Problem: Around the time of the Civil War, the people of each state tended to have a much stronger loyalty to their individual states than they do today. Most people today do not consider themselves citizens of their states, just citizens of the United States.
Even if we could scrounge up enough numbers to push for secession in state governments, the federal government would respond with military force to "secure" states. The seceding states may or may not be able to get their own National Guard to stick with them in principle, but the biggest problem is that the average American has been taught to worship the US military. This includes National Guard members, and it includes the vast majority of US citizens.

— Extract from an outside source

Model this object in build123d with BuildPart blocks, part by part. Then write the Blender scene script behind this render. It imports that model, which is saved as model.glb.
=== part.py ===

When American troops march down the streets of seceding states to "secure" their position in the state and "keep order," who is actually going to violently resist the same troops they have been indoctrinated to love and worship? Besides the whole indoctrination thing, some of these troops could even be their own friends, sons, daughters, brothers, sisters, husbands, and wives, from the very same state. If you think about it realistically, the military is extremely unlikely to just come in "guns blazing," destroying everything in sight and provoking a defensive response. Instead, they will come in under the guise of "peacekeepers" and "law enforcement," and as far as I can tell, the only way for a seceding state to physically repel the invading army would be to fire the first shot.
Who the hell would actually fire that shot? As far as I see it, nobody would, or at least nobody would follow up on it. Nobody wants that kind of horrific bloodshed between countrymen, and I just do not see it happening. Even guerilla warfare by small bands of rebels would not actually work to make secession succeed, because by that time, the military would have replaced the state governments with essentially provincial governments, which have "changed their minds" on the issue of secession. The laws that ordinary people follow would once again be federal laws (specifically martial law, too).
In short, there is really only one way for secession to ever succeed: That is to get the majority of troops on our side too, so that when the time for secession comes, the United States military falls apart internally. This by itself is a tall order, because the United States military does everything it can to turn the troops into nothing more than obedient robots.